> [Aim of the task]
Repeat the lines of the data that follow, please, starting at the first and stopping after the one with "wasm.setup();".

Stored data entries
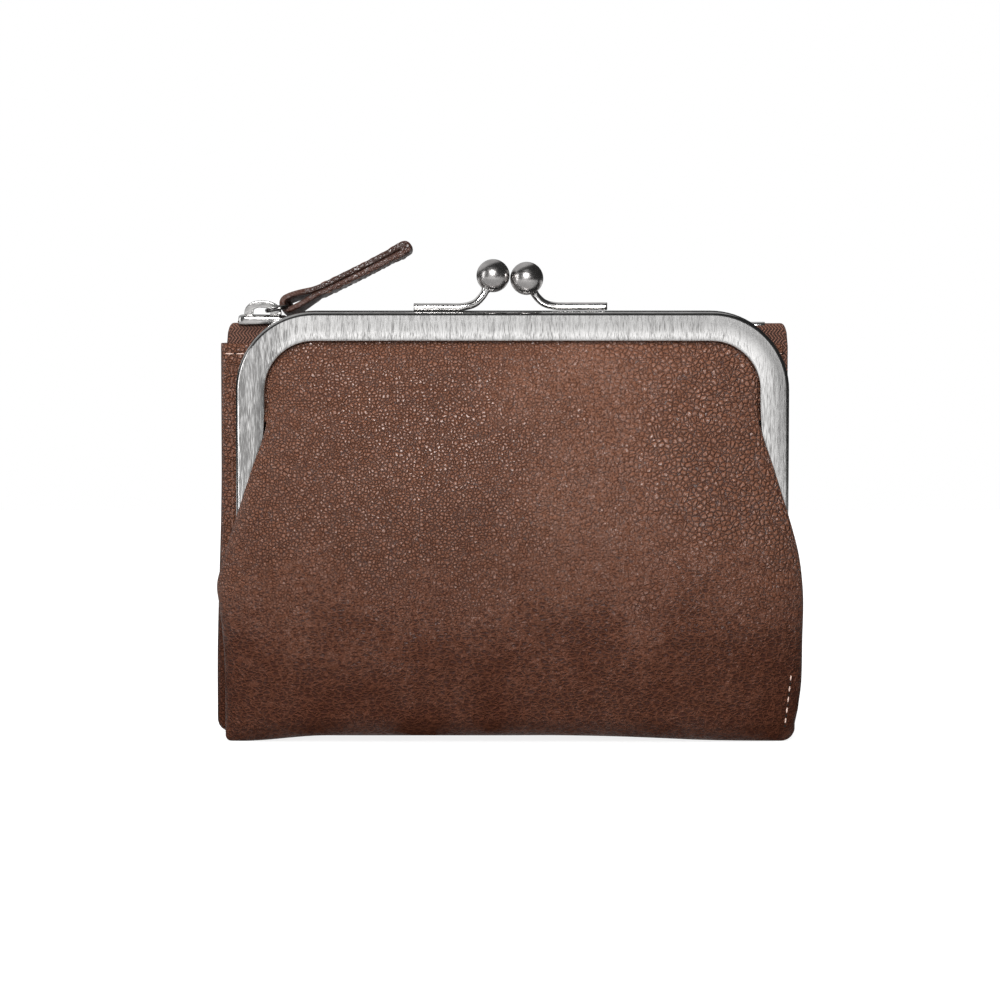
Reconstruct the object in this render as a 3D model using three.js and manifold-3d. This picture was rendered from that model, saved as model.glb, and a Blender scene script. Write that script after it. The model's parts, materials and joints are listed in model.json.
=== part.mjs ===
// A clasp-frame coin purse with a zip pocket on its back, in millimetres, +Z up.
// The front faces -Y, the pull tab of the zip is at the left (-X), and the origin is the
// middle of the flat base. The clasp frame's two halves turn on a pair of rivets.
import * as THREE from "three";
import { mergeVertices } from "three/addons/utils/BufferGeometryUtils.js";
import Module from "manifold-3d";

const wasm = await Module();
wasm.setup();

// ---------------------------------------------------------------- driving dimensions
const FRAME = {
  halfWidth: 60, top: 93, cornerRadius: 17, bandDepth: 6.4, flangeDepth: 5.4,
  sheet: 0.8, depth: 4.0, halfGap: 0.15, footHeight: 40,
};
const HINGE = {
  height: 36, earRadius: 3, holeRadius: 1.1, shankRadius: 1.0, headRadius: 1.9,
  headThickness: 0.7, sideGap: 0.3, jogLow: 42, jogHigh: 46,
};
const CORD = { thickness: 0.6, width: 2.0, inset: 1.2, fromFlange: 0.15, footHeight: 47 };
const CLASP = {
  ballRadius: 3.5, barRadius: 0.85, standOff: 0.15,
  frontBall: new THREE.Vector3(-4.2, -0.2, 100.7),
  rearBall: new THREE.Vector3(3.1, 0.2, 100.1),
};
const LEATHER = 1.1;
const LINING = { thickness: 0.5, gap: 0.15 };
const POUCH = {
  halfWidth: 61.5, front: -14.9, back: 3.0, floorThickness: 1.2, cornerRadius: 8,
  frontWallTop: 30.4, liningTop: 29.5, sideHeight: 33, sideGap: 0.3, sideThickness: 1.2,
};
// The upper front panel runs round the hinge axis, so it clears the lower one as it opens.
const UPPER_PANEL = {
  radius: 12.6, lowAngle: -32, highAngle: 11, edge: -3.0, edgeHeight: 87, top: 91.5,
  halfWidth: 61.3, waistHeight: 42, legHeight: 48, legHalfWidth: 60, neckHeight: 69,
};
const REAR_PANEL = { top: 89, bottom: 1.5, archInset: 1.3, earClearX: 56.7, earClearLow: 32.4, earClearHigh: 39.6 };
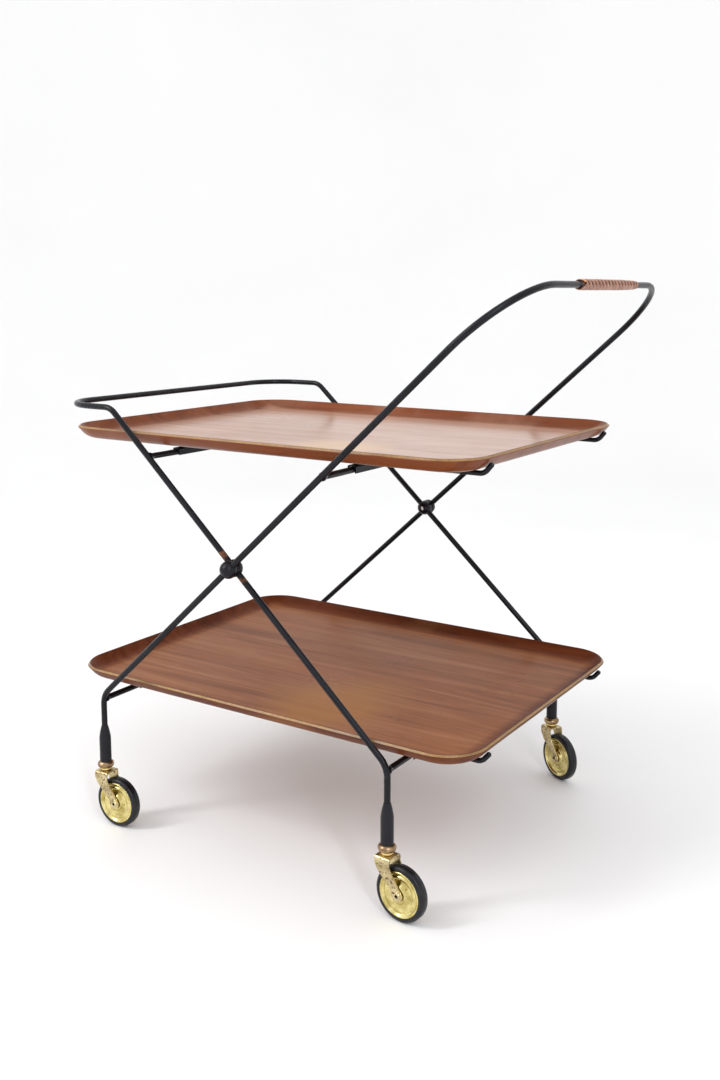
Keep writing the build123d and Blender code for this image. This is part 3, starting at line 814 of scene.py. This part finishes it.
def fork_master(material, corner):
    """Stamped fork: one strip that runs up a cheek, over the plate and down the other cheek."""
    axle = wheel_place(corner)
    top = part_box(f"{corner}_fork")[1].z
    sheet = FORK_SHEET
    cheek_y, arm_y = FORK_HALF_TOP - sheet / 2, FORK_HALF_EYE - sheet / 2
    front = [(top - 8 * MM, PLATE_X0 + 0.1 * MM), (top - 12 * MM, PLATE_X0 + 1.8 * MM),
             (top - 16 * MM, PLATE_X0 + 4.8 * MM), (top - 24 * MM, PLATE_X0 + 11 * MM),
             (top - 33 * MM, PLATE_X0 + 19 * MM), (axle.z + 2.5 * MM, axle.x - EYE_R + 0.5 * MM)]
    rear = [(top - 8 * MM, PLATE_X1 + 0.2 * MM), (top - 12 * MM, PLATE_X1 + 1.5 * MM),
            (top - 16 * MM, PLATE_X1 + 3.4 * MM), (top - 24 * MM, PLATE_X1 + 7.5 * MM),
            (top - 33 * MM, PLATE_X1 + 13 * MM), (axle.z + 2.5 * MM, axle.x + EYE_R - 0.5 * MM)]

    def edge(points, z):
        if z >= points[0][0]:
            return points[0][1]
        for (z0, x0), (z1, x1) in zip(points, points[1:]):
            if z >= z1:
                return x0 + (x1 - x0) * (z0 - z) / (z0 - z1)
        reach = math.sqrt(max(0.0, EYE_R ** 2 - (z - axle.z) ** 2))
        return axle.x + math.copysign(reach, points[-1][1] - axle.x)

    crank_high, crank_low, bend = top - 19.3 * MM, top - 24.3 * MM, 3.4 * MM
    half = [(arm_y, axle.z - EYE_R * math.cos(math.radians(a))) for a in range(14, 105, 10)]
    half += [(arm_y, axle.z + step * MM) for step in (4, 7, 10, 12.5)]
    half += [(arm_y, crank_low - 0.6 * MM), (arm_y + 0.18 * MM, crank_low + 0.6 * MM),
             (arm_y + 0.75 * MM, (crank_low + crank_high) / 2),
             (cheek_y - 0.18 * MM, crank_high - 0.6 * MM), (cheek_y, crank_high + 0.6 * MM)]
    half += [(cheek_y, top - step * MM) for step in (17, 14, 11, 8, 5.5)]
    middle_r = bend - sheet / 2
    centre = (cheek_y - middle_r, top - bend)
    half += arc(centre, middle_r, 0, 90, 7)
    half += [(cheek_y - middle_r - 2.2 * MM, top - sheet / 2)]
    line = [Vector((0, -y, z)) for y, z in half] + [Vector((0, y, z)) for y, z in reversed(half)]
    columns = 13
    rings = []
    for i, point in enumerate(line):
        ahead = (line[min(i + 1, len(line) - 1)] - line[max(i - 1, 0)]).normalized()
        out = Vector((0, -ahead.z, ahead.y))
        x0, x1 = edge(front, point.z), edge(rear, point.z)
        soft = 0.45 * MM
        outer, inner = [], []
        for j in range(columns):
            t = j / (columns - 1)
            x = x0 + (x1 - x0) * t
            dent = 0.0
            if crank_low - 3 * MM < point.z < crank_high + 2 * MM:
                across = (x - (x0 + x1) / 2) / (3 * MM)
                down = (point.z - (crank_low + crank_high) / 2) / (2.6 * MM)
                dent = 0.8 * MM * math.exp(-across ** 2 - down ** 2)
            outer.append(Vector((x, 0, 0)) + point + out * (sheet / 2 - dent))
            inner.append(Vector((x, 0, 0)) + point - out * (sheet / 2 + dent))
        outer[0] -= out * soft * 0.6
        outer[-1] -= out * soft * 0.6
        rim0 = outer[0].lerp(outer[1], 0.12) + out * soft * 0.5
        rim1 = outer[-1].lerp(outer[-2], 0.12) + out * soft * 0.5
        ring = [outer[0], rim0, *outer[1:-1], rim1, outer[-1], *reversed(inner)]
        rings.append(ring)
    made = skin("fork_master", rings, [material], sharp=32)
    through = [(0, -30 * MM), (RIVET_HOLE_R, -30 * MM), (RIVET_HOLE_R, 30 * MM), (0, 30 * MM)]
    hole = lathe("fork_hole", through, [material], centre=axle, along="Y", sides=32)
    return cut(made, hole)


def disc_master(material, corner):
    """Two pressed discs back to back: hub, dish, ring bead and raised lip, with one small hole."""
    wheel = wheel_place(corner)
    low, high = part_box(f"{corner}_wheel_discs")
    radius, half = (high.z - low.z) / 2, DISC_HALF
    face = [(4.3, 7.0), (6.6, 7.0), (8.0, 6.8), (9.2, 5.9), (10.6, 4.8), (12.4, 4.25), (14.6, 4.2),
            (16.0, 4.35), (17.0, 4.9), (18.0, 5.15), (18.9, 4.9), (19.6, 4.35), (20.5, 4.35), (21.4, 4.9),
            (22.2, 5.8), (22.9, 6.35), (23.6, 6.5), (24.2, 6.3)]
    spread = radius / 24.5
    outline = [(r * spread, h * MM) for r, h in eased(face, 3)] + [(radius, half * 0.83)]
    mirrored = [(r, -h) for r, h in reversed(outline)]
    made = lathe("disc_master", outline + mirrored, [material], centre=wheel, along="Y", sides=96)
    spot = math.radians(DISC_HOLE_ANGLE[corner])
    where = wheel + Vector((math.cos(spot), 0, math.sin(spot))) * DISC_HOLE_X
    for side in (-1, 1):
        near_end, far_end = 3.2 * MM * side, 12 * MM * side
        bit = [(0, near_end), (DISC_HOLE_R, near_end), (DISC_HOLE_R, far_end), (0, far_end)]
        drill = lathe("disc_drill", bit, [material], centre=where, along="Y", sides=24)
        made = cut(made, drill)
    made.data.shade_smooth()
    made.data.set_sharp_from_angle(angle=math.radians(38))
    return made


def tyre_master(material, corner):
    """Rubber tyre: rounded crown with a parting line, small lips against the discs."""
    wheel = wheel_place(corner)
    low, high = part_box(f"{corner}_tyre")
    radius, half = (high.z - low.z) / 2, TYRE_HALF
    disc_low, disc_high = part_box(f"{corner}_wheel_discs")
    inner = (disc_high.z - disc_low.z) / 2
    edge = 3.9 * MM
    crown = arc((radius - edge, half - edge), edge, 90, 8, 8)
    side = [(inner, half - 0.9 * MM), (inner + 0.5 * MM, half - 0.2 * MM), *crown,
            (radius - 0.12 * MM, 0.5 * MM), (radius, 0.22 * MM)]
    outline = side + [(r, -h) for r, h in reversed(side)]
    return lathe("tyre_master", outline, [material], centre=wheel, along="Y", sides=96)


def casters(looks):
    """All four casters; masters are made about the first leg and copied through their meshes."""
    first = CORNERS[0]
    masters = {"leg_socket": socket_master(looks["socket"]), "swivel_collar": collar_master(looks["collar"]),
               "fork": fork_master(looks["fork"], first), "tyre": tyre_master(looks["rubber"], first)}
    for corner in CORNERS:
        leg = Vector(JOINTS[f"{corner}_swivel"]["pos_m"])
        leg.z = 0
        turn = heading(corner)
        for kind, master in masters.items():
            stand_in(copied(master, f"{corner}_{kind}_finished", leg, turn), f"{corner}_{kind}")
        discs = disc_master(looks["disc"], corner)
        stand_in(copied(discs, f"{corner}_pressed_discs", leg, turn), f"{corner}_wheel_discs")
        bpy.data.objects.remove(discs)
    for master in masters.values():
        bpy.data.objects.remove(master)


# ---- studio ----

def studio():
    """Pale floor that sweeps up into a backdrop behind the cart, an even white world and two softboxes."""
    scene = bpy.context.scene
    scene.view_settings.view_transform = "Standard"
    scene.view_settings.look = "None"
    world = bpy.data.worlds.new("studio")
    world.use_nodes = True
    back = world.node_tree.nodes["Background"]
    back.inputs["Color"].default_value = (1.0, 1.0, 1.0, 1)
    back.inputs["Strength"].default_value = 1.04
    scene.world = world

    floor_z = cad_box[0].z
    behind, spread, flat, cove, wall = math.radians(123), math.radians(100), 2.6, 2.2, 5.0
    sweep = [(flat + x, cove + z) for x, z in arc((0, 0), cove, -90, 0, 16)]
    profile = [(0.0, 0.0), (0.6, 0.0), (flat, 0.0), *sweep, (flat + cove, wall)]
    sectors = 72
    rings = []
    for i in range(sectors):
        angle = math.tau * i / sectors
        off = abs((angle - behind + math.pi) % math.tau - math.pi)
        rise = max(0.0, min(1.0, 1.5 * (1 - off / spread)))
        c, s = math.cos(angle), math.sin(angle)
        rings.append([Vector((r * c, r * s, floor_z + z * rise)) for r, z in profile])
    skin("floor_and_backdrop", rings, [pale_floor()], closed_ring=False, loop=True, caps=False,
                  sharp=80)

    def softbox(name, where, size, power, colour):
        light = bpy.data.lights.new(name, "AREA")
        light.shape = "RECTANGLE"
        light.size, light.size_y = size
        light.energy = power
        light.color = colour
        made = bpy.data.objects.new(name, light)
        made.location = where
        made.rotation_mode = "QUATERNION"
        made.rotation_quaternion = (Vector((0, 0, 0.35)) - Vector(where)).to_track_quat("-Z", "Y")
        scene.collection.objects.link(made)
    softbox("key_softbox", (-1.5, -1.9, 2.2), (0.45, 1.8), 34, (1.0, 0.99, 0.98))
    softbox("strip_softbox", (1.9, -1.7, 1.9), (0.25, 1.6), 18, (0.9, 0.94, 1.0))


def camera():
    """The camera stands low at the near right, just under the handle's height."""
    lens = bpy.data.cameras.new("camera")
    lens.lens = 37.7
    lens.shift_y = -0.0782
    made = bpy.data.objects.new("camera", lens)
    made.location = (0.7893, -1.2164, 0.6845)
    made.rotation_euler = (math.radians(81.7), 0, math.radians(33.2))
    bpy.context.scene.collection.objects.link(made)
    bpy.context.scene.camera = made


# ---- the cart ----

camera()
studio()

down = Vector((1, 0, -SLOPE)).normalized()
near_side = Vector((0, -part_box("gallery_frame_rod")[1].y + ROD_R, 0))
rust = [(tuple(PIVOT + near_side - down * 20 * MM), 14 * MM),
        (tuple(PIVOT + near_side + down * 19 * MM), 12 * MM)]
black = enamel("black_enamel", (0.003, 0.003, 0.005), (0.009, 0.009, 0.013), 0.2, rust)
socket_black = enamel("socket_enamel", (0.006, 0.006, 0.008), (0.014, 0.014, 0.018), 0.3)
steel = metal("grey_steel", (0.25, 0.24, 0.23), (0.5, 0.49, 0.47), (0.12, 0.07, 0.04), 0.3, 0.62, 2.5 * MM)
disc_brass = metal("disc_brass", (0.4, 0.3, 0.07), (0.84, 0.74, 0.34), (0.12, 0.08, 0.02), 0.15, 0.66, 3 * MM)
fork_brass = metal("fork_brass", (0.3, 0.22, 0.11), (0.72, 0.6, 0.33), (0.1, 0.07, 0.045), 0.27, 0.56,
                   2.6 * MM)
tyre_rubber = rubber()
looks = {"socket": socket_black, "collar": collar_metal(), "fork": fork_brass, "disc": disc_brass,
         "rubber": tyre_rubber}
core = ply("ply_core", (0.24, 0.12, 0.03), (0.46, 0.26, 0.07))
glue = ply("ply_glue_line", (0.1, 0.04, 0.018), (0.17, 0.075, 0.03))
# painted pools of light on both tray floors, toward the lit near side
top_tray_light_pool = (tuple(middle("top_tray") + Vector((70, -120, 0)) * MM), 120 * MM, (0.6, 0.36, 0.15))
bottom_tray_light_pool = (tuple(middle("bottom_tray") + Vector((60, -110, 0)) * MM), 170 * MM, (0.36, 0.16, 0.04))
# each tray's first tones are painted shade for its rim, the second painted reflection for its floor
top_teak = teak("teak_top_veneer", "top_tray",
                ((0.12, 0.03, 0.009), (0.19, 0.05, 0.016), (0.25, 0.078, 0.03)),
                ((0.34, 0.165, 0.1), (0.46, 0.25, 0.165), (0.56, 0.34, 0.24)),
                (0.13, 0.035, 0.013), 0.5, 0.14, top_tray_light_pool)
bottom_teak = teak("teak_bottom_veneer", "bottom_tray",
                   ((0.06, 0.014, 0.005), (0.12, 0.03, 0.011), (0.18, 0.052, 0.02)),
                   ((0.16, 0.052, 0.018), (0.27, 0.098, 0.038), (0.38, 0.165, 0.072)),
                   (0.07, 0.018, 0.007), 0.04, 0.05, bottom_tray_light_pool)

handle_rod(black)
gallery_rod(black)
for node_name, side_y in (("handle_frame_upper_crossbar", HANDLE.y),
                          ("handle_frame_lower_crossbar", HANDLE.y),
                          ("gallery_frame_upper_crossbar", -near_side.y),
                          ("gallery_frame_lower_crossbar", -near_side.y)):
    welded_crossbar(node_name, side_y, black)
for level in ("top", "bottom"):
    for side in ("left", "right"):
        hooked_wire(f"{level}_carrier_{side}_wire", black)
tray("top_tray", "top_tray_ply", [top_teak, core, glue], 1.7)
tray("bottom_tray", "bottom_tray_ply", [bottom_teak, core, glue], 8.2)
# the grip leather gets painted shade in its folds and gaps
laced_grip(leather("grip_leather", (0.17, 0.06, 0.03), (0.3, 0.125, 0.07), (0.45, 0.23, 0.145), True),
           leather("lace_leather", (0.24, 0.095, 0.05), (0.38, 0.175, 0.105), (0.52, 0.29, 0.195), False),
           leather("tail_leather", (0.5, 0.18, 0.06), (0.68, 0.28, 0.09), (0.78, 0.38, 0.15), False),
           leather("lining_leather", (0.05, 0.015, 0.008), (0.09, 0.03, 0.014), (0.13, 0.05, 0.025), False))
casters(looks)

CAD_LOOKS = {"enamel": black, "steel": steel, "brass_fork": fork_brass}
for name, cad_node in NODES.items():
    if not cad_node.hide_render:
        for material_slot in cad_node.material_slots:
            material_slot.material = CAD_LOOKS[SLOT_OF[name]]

> [Answer to the problem]
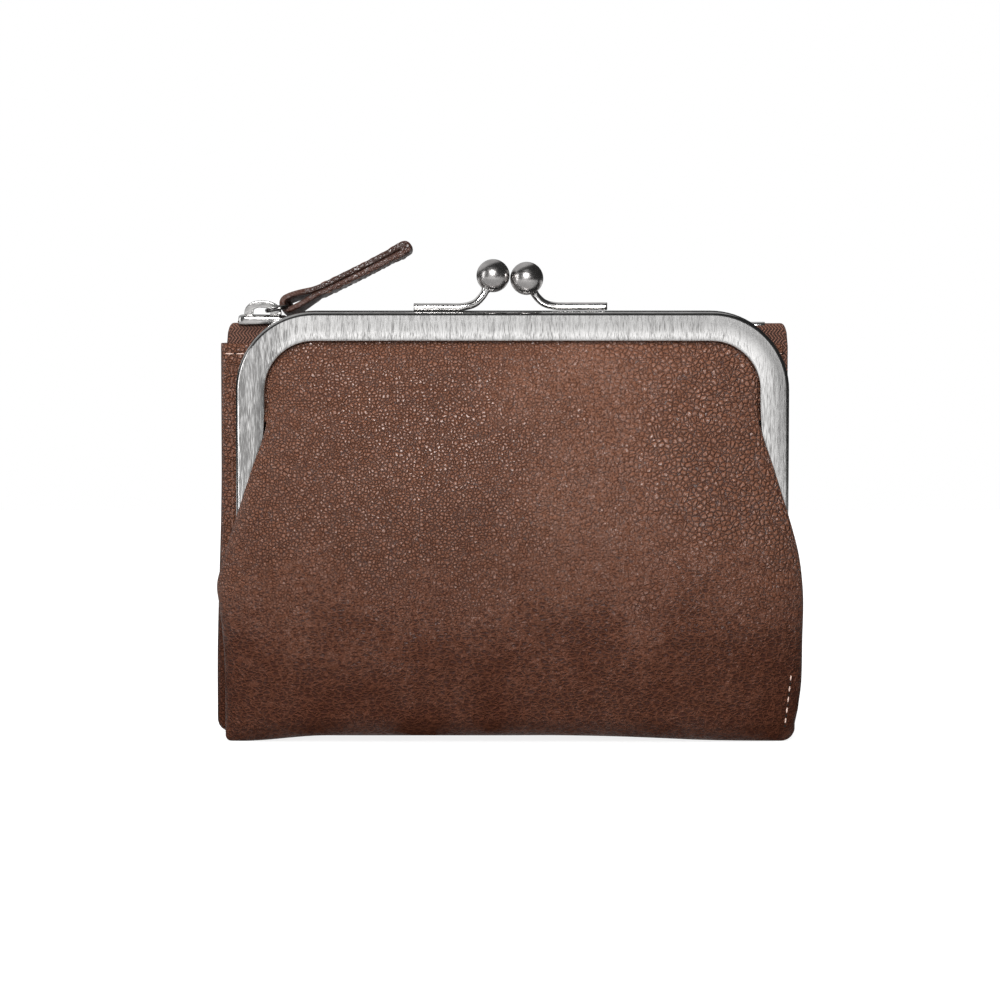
Reconstruct the object in this render as a 3D model using three.js and manifold-3d. This picture was rendered from that model, saved as model.glb, and a Blender scene script. Write that script after it. The model's parts, materials and joints are listed in model.json.
=== part.mjs ===
// A clasp-frame coin purse with a zip pocket on its back, in millimetres, +Z up.
// The front faces -Y, the pull tab of the zip is at the left (-X), and the origin is the
// middle of the flat base. The clasp frame's two halves turn on a pair of rivets.
import * as THREE from "three";
import { mergeVertices } from "three/addons/utils/BufferGeometryUtils.js";
import Module from "manifold-3d";

const wasm = await Module();
wasm.setup();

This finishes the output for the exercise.